-- start Provided data --
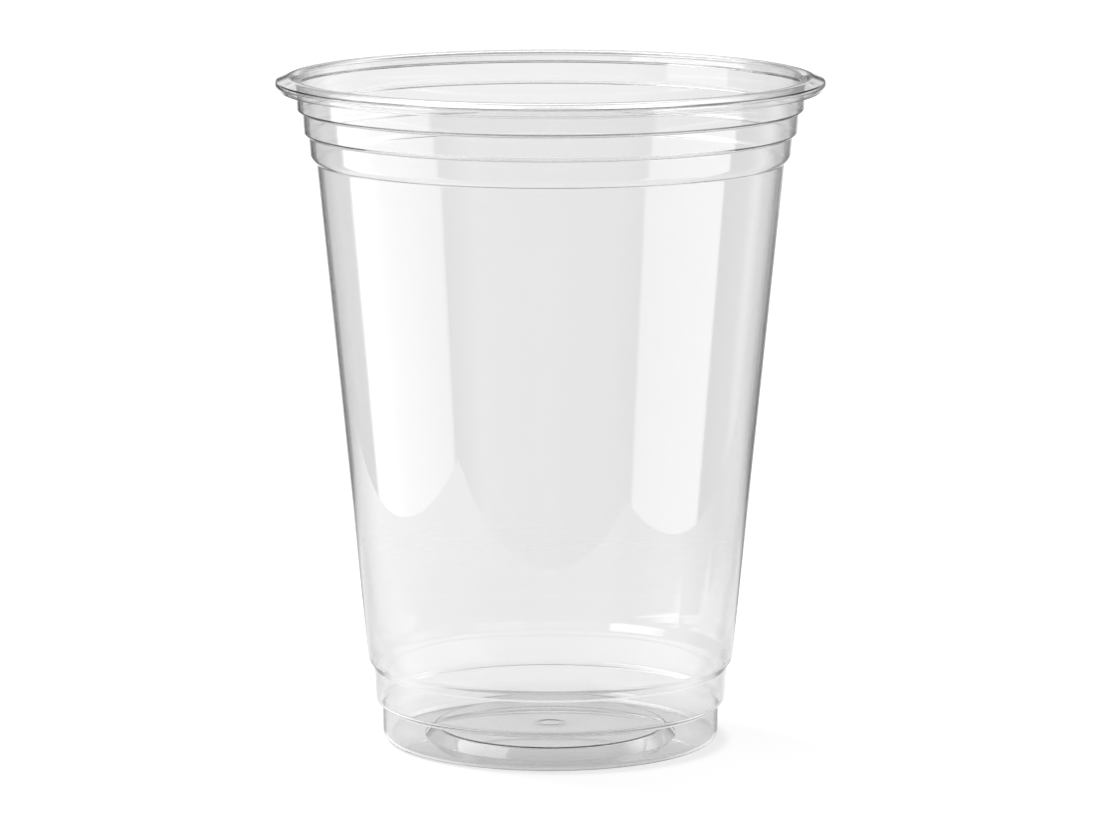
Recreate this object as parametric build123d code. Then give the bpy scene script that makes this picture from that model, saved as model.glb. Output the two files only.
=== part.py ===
from build123d import *
from collections import namedtuple
import os

# A clear cold-drink cup, formed in one piece from a heated plastic sheet.
# Sizes are real, in millimetres. Height zero is the surface it stands on,
# and the cup is round about the vertical axis through the origin.

# Overall sizes
cup_height = 119.95
lip_radius = 49.0
heel_radius = 30.2

# Film thickness. The sheet is drawn furthest, and so is thinnest, in the tall wall.
lip_film = 0.42
collar_film = 0.34
wall_film = 0.26
skirt_film = 0.30
base_film = 0.42

# Foot: a flat ring inside the rounded heel, and a flat disc pushed up inside the ring
heel_bend = 1.5
foot_ring_width = 7.68
foot_ring_bend = 0.45
push_height = 1.95
push_slope_width = 1.88
push_bend = 0.46

# Small raised mark at the centre of the disc
mark_radius = 3.1
mark_height = 0.08
mark_slope_width = 1.2
mark_bend = 2.0

# Skirt: a base band and a lower band, below the step that starts the tall wall.
# A step goes out and up, and the bend at its outer corner is a share of its way out.
base_band_height = 6.5
base_band_flare = 0.09
lower_step_out = 1.12
lower_step_up = 0.6
lower_bend_share = 0.82
lower_band_height = 6.0
lower_band_flare = 0.34
wall_step_out = 1.05
wall_step_up = 1.7
wall_bend_share = 1.74

# Collar: a stacking band, a middle band and the neck, each one step further out
stack_step_out = 1.04
stack_step_up = 0.77
stack_bend_share = 2.0
stack_band_height = 4.0
stack_band_flare = 0.33
middle_step_out = 0.84
middle_step_up = 0.5
middle_bend_share = 0.54
middle_band_height = 3.83
middle_band_flare = 0.26
neck_step_out = 0.94
neck_step_up = 0.32
neck_bend_share = 0.4
neck_height = 5.8
neck_flare = 0.2

# Bend at the inner corner of each step, softer at both ends of the tall wall
step_bend = 0.42
wall_end_bend = 0.65

# Lip: rolled outward and down from a flat crest, with its edge turned back under
lip_overhang = 3.7
lip_crest_width = 1.3
lip_crest_bend_share = 0.95
lip_shoulder_drop = 0.73
lip_drop = 2.5
lip_tuck = 0.6
lip_return = 1.2
lip_bend_share = 0.3

# The tall wall fills the space that the skirt and the collar leave
skirt_height = base_band_height + lower_step_up + lower_band_height + wall_step_up
skirt_width = base_band_flare + lower_step_out + lower_band_flare + wall_step_out
collar_steps_up = stack_step_up + middle_step_up + neck_step_up
collar_height = collar_steps_up + stack_band_height + middle_band_height + neck_height
collar_steps_out = stack_step_out + middle_step_out + neck_step_out
collar_width = collar_steps_out + stack_band_flare + middle_band_flare + neck_flare
wall_height = cup_height - skirt_height - collar_height
wall_flare = lip_radius - lip_overhang - collar_width - heel_radius - skirt_width

# A corner of the outside skin: its place, its bend, and the film's thickness there
Station = namedtuple("Station", ["radius", "height", "bend", "film"])


def step(below, out, up, bend_share, film):
    """Outer corner of a step that leaves the band below."""
    return Station(below.radius + out, below.height + up, out * bend_share, film)


def band_top(bottom, height, flare, bend, film):
    """Top of a band, where the next step starts."""
    return Station(bottom.radius + flare, bottom.height + height, bend, film)


def foot_stations():
    """Underside from the axis out to the heel."""
    ring_radius = heel_radius - foot_ring_width
    mark_level = push_height + mark_height
    return [
        Station(0, mark_level, 0, base_film),
        Station(mark_radius - mark_slope_width, mark_level, mark_bend, base_film),
        Station(mark_radius, push_height, mark_bend, base_film),
        Station(ring_radius - push_slope_width, push_height, push_bend, base_film),
        Station(ring_radius, 0, foot_ring_bend, base_film),
        Station(heel_radius, 0, heel_bend, base_film),
    ]


def skirt_stations(heel):
    """Base band and lower band, from the heel up."""
    base_top = band_top(heel, base_band_height, base_band_flare, step_bend, skirt_film)
    lower_bottom = step(base_top, lower_step_out, lower_step_up, lower_bend_share, skirt_film)
    lower_top = band_top(lower_bottom, lower_band_height, lower_band_flare, wall_end_bend, skirt_film)
    return [base_top, lower_bottom, lower_top]


def wall_stations(skirt_top):
    """Tall wall, which widens evenly up to the collar."""
    wall_bottom = step(skirt_top, wall_step_out, wall_step_up, wall_bend_share, wall_film)
    return [wall_bottom, band_top(wall_bottom, wall_height, wall_flare, wall_end_bend, wall_film)]


def collar_stations(wall_top):
    """Stacking band, middle band and the foot of the neck."""
    stack_bottom = step(wall_top, stack_step_out, stack_step_up, stack_bend_share, collar_film)
    stack_top = band_top(stack_bottom, stack_band_height, stack_band_flare, step_bend, collar_film)
    middle_bottom = step(stack_top, middle_step_out, middle_step_up, middle_bend_share, collar_film)
    middle_top = band_top(middle_bottom, middle_band_height, middle_band_flare, step_bend, collar_film)
    neck_bottom = step(middle_top, neck_step_out, neck_step_up, neck_bend_share, collar_film)
    return [stack_bottom, stack_top, middle_bottom, middle_top, neck_bottom]


def lip_stations():
    """Hidden side of the rolled lip, from the neck's top round to the turned edge.

    Its bends are one film tighter than those of the side that shows.
    """
    neck_top_radius = lip_radius - lip_overhang
    crest_level = cup_height - lip_film
    bottom_level = cup_height - lip_drop + lip_film
    crest_bend = lip_crest_width * lip_crest_bend_share
    side_bend = (lip_drop - lip_shoulder_drop) * lip_bend_share
    hidden_side_bend = max(side_bend - lip_film, 0)
    hidden_radius = lip_radius - lip_film
    edge_radius = lip_radius - lip_tuck - lip_return
    return [
        Station(neck_top_radius, crest_level, max(crest_bend - lip_film, 0), lip_film),
        Station(neck_top_radius + lip_crest_width, crest_level, crest_bend, lip_film),
        Station(hidden_radius, crest_level - lip_shoulder_drop, hidden_side_bend, lip_film),
        Station(hidden_radius - lip_tuck, bottom_level, hidden_side_bend, lip_film),
        Station(edge_radius, bottom_level, 0, lip_film),
    ]


def outside_stations():
    """The outside skin, from the axis under the foot to the lip's turned edge."""
    stations = foot_stations()
    stations += skirt_stations(stations[-1])
    stations += wall_stations(stations[-1])
    stations += collar_stations(stations[-1])
    return stations + lip_stations()


def place(station):
    """Place of a station in the section, with radius as X and height as Y."""
    return Vector(station.radius, station.height)


def inside_station(before, station, after):
    """Corner of the inside skin, one film in from the outside skin's corner."""
    incoming = (place(station) - place(before)).normalized()
    outgoing = (place(after) - place(station)).normalized()
    inward = Vector(-incoming.Y, incoming.X)
    inward_after = Vector(-outgoing.Y, outgoing.X)
    across = (inward + inward_after).normalized()
    corner = place(station) + across * (station.film / across.dot(inward))
    turns_inward = incoming.cross(outgoing).Z > 0
    bend = station.bend - station.film if turns_inward else station.bend + station.film
    return Station(corner.X, corner.Y, max(bend, 0), station.film)


def cup_section():
    """Half section of the whole cup: outside skin, turned edge, inside skin and axis."""
    outside = outside_stations()
    neighbours = zip(outside, outside[1:], outside[2:])
    inside = [inside_station(before, station, after) for before, station, after in neighbours]
    centre, edge = outside[0], outside[-1]
    centre_top = centre._replace(height=centre.height + base_film)
    edge_bottom = edge._replace(height=edge.height - lip_film)
    corners = outside + [edge_bottom] + inside[::-1] + [centre_top]
    places = [place(corner) for corner in corners]
    bends = [corner.bend for corner in corners]
    outline = FilletPolyline(*places, radius=bends, close=True)
    return make_face(Plane.XZ * outline)


def cup():
    """The cup turned about its vertical axis: one thin solid, open at the top."""
    return revolve(cup_section(), axis=Axis.Z)


os.makedirs("parts", exist_ok=True)
export_step(cup(), "parts/cup.step")
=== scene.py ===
import math

import bpy
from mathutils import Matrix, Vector


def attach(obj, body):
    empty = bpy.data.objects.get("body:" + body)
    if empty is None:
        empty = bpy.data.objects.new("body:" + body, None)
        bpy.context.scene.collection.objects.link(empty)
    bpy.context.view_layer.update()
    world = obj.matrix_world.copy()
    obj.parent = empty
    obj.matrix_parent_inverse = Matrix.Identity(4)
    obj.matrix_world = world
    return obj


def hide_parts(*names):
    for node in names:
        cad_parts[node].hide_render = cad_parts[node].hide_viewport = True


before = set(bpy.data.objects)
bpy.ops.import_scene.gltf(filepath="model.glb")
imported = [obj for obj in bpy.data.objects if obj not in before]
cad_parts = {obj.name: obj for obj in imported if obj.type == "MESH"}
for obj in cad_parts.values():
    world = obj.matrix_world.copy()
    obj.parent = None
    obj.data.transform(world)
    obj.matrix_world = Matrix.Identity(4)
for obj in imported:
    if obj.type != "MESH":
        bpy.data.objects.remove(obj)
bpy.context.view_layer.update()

# Lengths are in metres, and the cup stands at the origin.

# Camera, in front of the cup along -Y
CAMERA_DISTANCE = 1.0
CAMERA_HEIGHT = 0.2231
CAMERA_SIDE = -0.00007
CAMERA_NEAREST = 0.01
AIM_HEIGHT = 0.05923
FOCAL_PIXELS = 5650.3
PHOTO_WIDTH_PIXELS = 1100
SENSOR_WIDTH_MM = 36.0

# The cup's mesh: how the CAD section is read, made finer and turned
SEAM_WIDTH = 1e-7
SEAM_DIGITS = 7
STRAIGHT_TURN = math.radians(0.5)
LARGEST_BEND = math.radians(6)
SHARP_TURN = math.radians(50)
CORNER_GAP = 0.00001
TURNS = 160

# Clear plastic. Tints are for one pass through a skin. The base is thicker than the wall, and is
# tinted darker, partly as painted shade for the floor seen under the foot. Its tinting gives way
# to the wall's between the two heights of BASE_TOP.
PLASTIC_IOR = 1.57
WALL_TINT = 0.958
BASE_TINT_WITH_PAINTED_SHADE = 0.87
WALL_SHADOW = 0.93
BASE_SHADOW = 0.80
BASE_TOP = (0.0025, 0.004)
RIPPLE_SCALE = 55.0
RIPPLE_DETAIL = 2.0
RIPPLE_STRETCH = 0.35
RIPPLE_HEIGHT = 0.000012
RIPPLE_RANGE = (0.3, 0.7)
RIPPLE_TINT = 0.005
HAZE_SCALE = 165.0
HAZE_DETAIL = 3.0
HAZE_RANGE = (0.45, 0.75)
SMOOTHEST = 0.0
ROUGHEST = 0.012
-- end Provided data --
- What this task involves: Take the lines above from the first through the one containing "heel_radius = 30.2" and reproduce them exactly; include nothing else.

- Correct output:
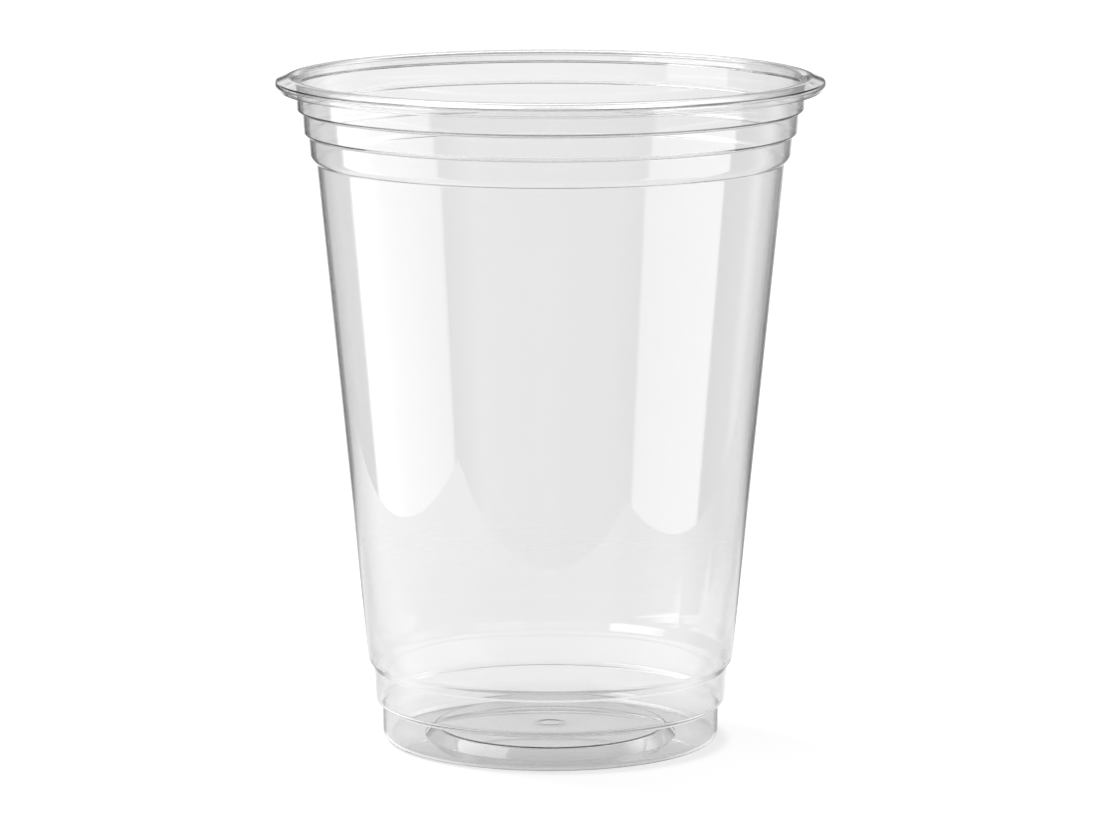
Recreate this object as parametric build123d code. Then give the bpy scene script that makes this picture from that model, saved as model.glb. Output the two files only.
=== part.py ===
from build123d import *
from collections import namedtuple
import os

# A clear cold-drink cup, formed in one piece from a heated plastic sheet.
# Sizes are real, in millimetres. Height zero is the surface it stands on,
# and the cup is round about the vertical axis through the origin.

# Overall sizes
cup_height = 119.95
lip_radius = 49.0
heel_radius = 30.2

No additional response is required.